If you've ever studies Ruby's 'Fibers', you might know that each Ruby thread can have many fibers. Well, each guild can contain one or many Threads. Each object belongs to a single guild. Instead of the VM having a lock, each guild has a lock. Now, threads from two different guilds can truly execute in parallel.

Let's take a look at the Rust example, but in Ruby with the proposed guild interface:


guild = Guild.new(script: %q{ n = Guild.default_channel.receive
puts "got: #{n}" })
numbers = [1, 2, 3]
guild.transfer_membership(numbers)

Unlike Rust's threads, Guilds have a built-in channel. We create a new guild with Guild.new, and pass it the script to run. I'm not sure why Koichi chose to use this style rather than a block, but remember, this is all a proposal and therefore subject to change!.
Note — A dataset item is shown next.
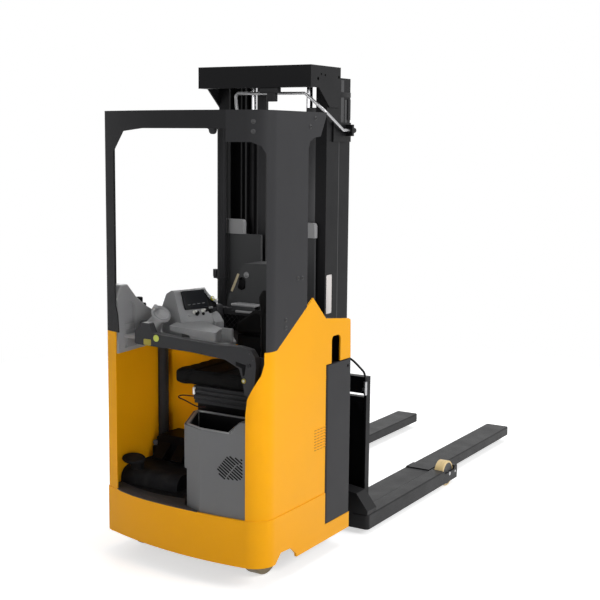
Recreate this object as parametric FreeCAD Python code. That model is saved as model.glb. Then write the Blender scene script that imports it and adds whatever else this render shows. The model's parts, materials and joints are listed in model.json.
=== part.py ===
import FreeCAD, Part
import math
import os

# A sit-on pallet stacker with a side-facing seat: a yellow body with an overhead guard, a two-stage
# mast, two straddle legs with load wheels and a pair of long forks.
# Lengths are millimetres.  +Y points to the fork tips, +Z up, and +X is the side that carries the
# guard's closed panel.  Stations along Y are counted from the line that joins the two rear corners;
# save() moves each piece so that the origin lies on the floor under the middle of the machine.

V = FreeCAD.Vector

# Body
HALF_WIDTH = 506.0
REAR_PEAK_Y = -120.0
REAR_PEAK_X = 150.0
REAR_RADIUS = 2100.0
CORNER_RIGHT = 110.0
CORNER_LEFT = 28.0
BODY_FRONT_Y = 734.0
SKIRT_REAR_Z = 112.0
SKIRT_SIDE_Z = 92.0
SKIRT_TOP_Z = 342.0
SKIRT_WALL = 12.0
WALL_INSET = 4.0
WALL = 8.0
INNER_HALF = HALF_WIDTH - WALL_INSET - WALL
OPENING_LEFT_X = -421.0
OPENING_RIGHT_X = 406.0
SEAT_GAP = 0.3
FLOOR_PLATE = 18.0
MAT_THICK = 8.0
FLOOR_Z = SKIRT_TOP_Z - MAT_THICK
LEDGE_Z = 420.0
LEDGE_Y = 76.0
LEDGE_ROUND = 60.0

# Walls of the body, seen from the side
WALL_REAR_TOP_Z = 1147.0
PEAK_Y = 346.0
PEAK_Z = 1358.0
NOTCH_Y = 474.0
NOTCH_Z = 1240.0
WALL_FRONT_TOP_Z = 1212.0
LEFT_WALL_TOP_Z = 1060.0

# Battery bay between the cab and the mast
BULKHEAD_Y = 462.0
BULKHEAD = 18.0
BAY_FRONT = 12.0
HOOD_Z = 1200.0
HOOD = 30.0
TRAY_Z = 180.0
TRAY = 20.0
DOOR_Y0 = 484.0
DOOR_Y1 = 730.0
DOOR_Z0 = 180.0
DOOR_Z1 = 1000.0
DOOR_THICK = 14.0

# Cab fittings
LIP_X0 = -150.0
LIP_Z = 1062.0
BIN_LEFT_X = 22.0
BIN_BACK_X = -118.0
BIN_EDGE_X = 147.0
BIN_RIGHT_X = 440.0
BIN_REAR_Y = -105.0
BIN_SIDE_Y = -60.0
BIN_FRONT_Y = 215.0
BIN_TOP_Z = 748.0
BIN_RIM = 22.0
BIN_MOUTH_X = 234.0
BIN_STEP = 14.0
BIN_STEP_Z = 532.0
BIN_FLOOR_Z = 560.0
SEAT_X0 = -155.0
SEAT_BACK_X = 345.0
SEAT_Y0 = 87.0
SEAT_Y1 = 440.0
SEAT_BOTTOM_Z = 903.0
SEAT_TOP_Z = 982.0
ARM_PIVOT_X = 396.0
ARM_PIVOT_Z = 1076.0
ARM_PIN_R = 9.0
ARM_Y0 = -56.0
ARM_Y1 = -18.0
SHELF_Z = 1130.0
REST_Z = 1200.0
MOULDING_FACE_X = -428.0
MOULDING_FOOT_Z = 1052.0
POD_X = -150.0
POD_Y = 262.0
POD_TURN = -21.0
FACE_TOP = (-26, 1348)
FACE_FOOT = (30, 1222)
SCREEN_HALF = 68.0
SCREEN_HEIGHT = 98.0
SCREEN_Z = 1304.0
WHEEL_X = -242.0
WHEEL_Y = 102.0
WHEEL_Z = 1244.0
WHEEL_AXIS = (0.66, -0.22, 0.72)
WHEEL_RIM_R = 43.0
WHEEL_GRIP_R = 9.5
WHEEL_KNOB_TURN = 150.0
WHEEL_DROP = 110.0
WHEEL_SEAT = 26.0
POLE_X = -465.0
POLE_Y = 404.0
POLE_R = 28.0

# Overhead guard
GUARD_TOP_Z = 2250.0
GUARD_PLATE = 8.0
RAIL_Z = 2166.0
RAIL_EXTENSION_Z = 2106.0
RAIL_SPLIT_X = 300.0
GUARD_FRONT_Y = 288.0
ROOF_FRONT_Y = 455.0
POST_WIDTH = 82.0
FRONT_POST_X = -275.0
FRONT_POST_Y = 680.0
FRONT_POST_R = 24.0
POST_CLAMP_Z = 1365.0
POST_CABLE_R = 3.5

# Mast
MAST_TOP_Z = 2490.0
MAST_BEAM_Y = 565.0
MAST_BEAM_HEIGHT = 110.0
OUTER_X = 337.0
OUTER_Y0 = 743.0
OUTER_Y1 = 871.0
OUTER_INNER_X = 272.0
OUTER_FOOT_Z = 60.0
CHANNEL_WEB = 10.0
CHANNEL_FLANGE = 14.0
INNER_X = 322.0
INNER_Y0 = 885.0
INNER_Y1 = 1015.0
INNER_INNER_X = 262.0
INNER_FOOT_Z = 120.0
INNER_TOP_Z = 2410.0
CYLINDER_X = 175.0
CYLINDER_Y = 840.0
CYLINDER_R = 25.0
CYLINDER_BORE_R = 19.0
ROD_R = 17.5
CYLINDER_TOP_Z = 2230.0
RUNNING_GAP = 5.0

# Carriage and forks
CARRIAGE_HALF = 440.0
CARRIAGE_Y0 = 1035.0
CARRIAGE_Y1 = 1080.0
CARRIAGE_TOP_Z = 838.0
CARRIAGE_HEAD = 93.0
HOSE_R = 6.0
HOSE_PORT = (232.0, 1052.0)
HOSE_END = (438.0, 1025.0, 815.0)
FORK_IN_X = 275.0
FORK_OUT_X = 440.0
FORK_TOP_Z = 102.5
FORK_BOTTOM_Z = 45.0
FORK_SKIN = 8.0
FORK_TIP_Y = 3215.0
FORK_TIP_CUT = 10.0

# Straddle legs
LEG_OUT_X = 536.0
LEG_IN_X = 446.0
LEG_TOP_Z = 112.0
LEG_BOTTOM_Z = 30.0
LEG_REAR_Y = 895.0
LEG_FRONT_Y = 2090.0
LEG_SKIN = 10.0
BEAM_FRONT_Y = 1020.0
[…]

If you try to use numbers after transfer_membership is called, Ruby will raise an exception. This is similar to Rust, and in the same way as the previous example: Ruby will catch these errors at runtime, but is more succinct. Rust will catch these errors at compile time, but is more verbose.

I'm very excited about the idea of guilds. While Koichi hasn't released his initial implementation yet, word on the street says it's very small, on the order of a couple hundred lines of code. I can't wait until it's ready for us all to give it a spin!